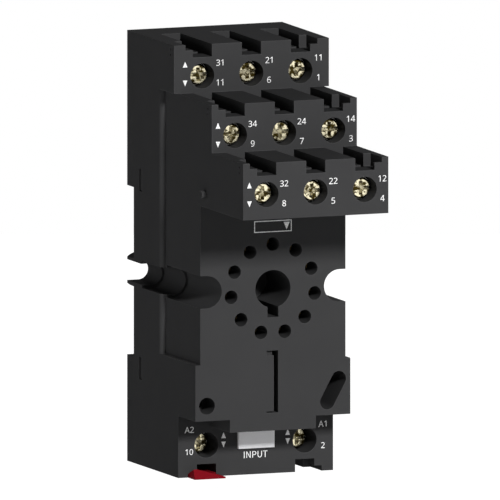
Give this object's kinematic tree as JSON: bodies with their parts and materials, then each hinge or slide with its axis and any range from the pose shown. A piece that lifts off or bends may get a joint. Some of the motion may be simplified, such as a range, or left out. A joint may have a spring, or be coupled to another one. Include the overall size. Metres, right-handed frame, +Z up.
——————
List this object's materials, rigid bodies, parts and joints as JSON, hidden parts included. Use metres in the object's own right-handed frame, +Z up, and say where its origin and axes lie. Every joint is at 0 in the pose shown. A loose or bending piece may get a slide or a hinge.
——————
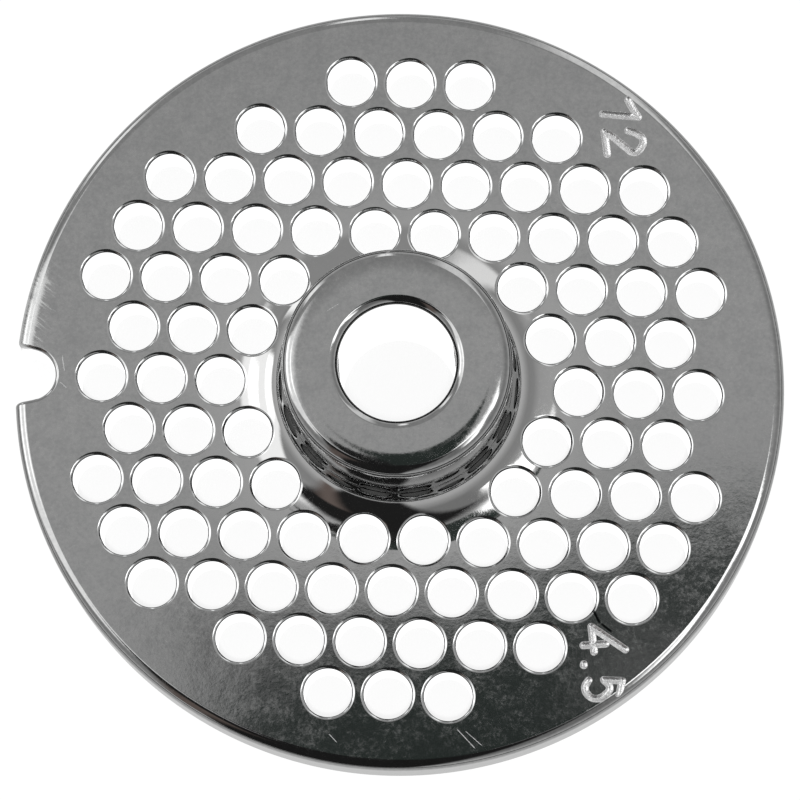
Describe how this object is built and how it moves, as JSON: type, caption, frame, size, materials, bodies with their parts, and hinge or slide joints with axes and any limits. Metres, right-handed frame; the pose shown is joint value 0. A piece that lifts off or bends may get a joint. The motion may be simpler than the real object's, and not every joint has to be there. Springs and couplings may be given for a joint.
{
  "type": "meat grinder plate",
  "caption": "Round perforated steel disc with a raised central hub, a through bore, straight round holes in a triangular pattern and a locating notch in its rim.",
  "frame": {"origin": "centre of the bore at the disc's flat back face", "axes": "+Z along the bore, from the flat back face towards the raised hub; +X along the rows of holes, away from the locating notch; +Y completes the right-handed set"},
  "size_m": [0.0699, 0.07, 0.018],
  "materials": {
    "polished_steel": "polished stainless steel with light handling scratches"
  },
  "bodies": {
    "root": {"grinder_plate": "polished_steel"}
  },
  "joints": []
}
——————
Required task
In the material above, find the lines that contain "type" and show them.

Correct response
Describe how this object is built and how it moves, as JSON: type, caption, frame, size, materials, bodies with their parts, and hinge or slide joints with axes and any limits. Metres, right-handed frame; the pose shown is joint value 0. A piece that lifts off or bends may get a joint. The motion may be simpler than the real object's, and not every joint has to be there. Springs and couplings may be given for a joint.
  "type": "meat grinder plate",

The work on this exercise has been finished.